WORKING DATA:
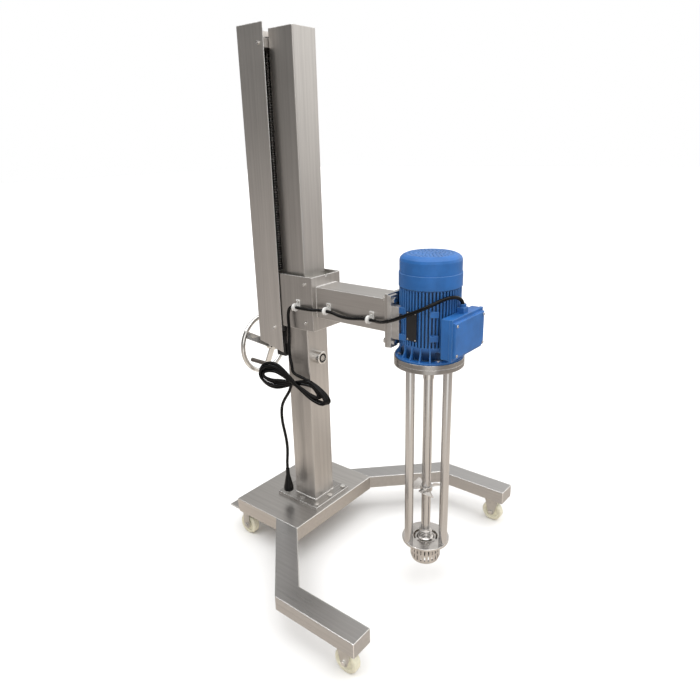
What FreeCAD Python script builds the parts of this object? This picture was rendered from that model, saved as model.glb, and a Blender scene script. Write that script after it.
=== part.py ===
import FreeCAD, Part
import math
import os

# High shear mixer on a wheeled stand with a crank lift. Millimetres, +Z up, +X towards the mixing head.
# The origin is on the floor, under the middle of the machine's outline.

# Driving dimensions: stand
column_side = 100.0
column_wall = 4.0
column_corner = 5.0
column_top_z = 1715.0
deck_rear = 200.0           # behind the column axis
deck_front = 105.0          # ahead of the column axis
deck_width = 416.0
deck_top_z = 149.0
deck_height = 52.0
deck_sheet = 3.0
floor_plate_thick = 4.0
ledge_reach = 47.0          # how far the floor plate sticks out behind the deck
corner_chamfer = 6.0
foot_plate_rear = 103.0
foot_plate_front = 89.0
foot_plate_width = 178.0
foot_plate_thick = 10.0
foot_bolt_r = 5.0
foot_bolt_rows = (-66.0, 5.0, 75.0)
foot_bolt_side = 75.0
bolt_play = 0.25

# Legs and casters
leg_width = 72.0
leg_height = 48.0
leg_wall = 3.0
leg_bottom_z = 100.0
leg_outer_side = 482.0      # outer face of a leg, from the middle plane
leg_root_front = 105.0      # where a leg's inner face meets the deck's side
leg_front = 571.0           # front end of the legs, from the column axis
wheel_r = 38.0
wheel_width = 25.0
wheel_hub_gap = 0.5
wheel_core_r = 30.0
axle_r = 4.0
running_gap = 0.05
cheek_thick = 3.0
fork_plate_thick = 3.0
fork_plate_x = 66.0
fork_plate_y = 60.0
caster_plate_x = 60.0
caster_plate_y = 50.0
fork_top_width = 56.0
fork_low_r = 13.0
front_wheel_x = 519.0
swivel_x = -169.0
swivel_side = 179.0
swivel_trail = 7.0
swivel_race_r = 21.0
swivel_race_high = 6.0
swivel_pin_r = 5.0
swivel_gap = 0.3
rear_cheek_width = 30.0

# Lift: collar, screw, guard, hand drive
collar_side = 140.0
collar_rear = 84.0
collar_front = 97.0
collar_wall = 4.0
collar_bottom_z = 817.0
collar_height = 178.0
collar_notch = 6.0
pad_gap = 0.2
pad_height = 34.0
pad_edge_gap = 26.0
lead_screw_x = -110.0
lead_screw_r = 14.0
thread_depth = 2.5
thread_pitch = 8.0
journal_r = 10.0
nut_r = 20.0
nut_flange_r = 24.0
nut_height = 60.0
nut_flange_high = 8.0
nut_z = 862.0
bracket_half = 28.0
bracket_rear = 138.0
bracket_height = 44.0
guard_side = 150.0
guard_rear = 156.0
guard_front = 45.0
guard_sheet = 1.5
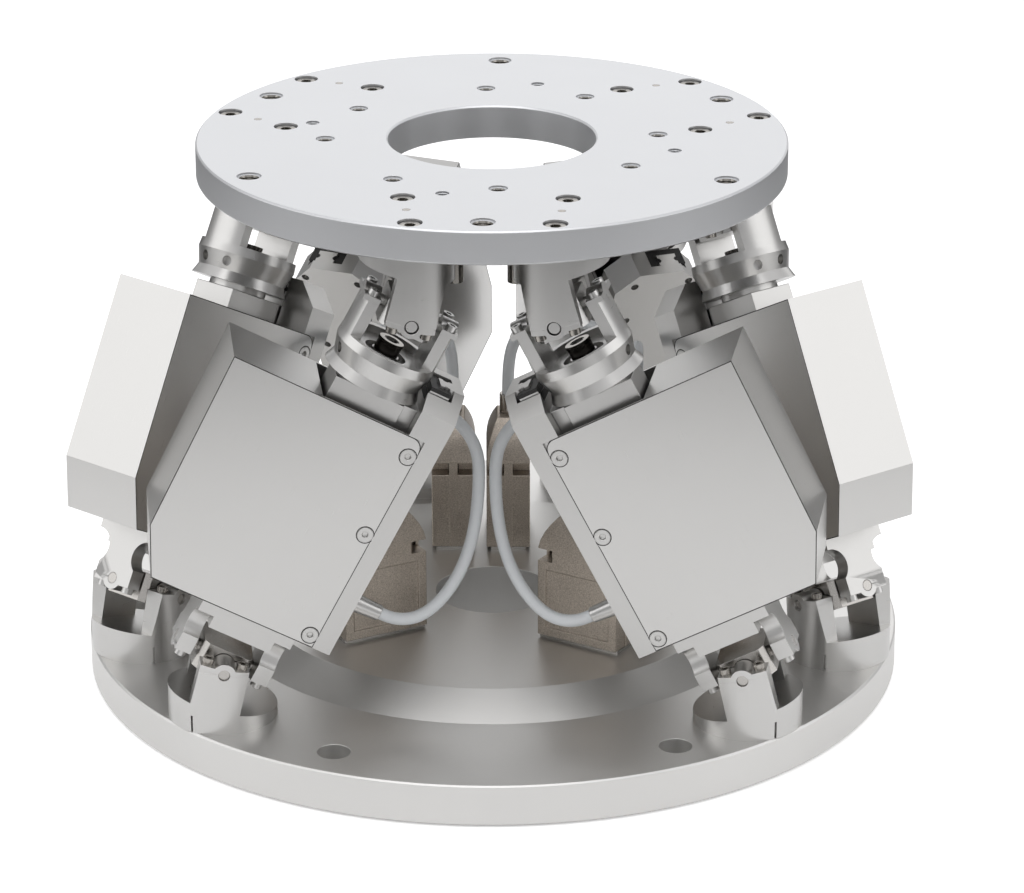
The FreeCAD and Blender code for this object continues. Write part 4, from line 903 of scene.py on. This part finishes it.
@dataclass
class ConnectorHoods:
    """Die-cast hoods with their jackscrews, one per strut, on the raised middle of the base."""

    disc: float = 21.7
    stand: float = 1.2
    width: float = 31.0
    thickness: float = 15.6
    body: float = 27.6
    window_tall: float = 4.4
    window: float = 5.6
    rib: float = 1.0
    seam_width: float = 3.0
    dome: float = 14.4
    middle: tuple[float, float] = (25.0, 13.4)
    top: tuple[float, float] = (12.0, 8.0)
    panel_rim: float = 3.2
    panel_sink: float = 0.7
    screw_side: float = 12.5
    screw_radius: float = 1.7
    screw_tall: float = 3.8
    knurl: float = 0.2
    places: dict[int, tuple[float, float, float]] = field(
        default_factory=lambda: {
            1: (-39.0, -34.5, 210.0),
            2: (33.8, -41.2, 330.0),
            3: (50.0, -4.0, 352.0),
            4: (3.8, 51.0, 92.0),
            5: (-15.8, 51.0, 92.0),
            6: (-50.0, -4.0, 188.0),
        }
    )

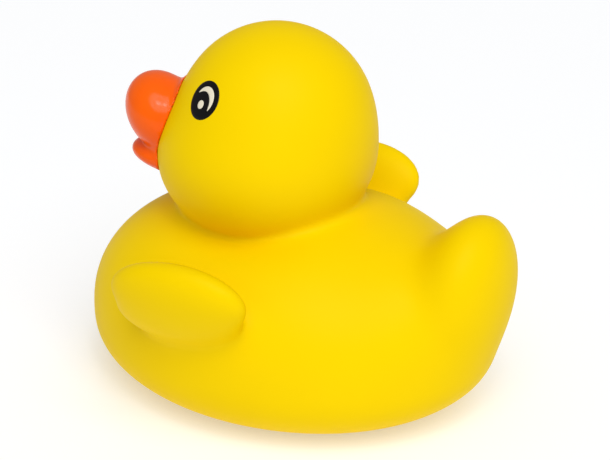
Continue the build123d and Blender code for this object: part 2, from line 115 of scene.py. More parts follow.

REQUIRED WORK: Copy each line of the listing that includes "this".

TASK SOLUTION:
What FreeCAD Python script builds the parts of this object? This picture was rendered from that model, saved as model.glb, and a Blender scene script. Write that script after it.
The FreeCAD and Blender code for this object continues. Write part 4, from line 903 of scene.py on. This part finishes it.
Continue the build123d and Blender code for this object: part 2, from line 115 of scene.py. More parts follow.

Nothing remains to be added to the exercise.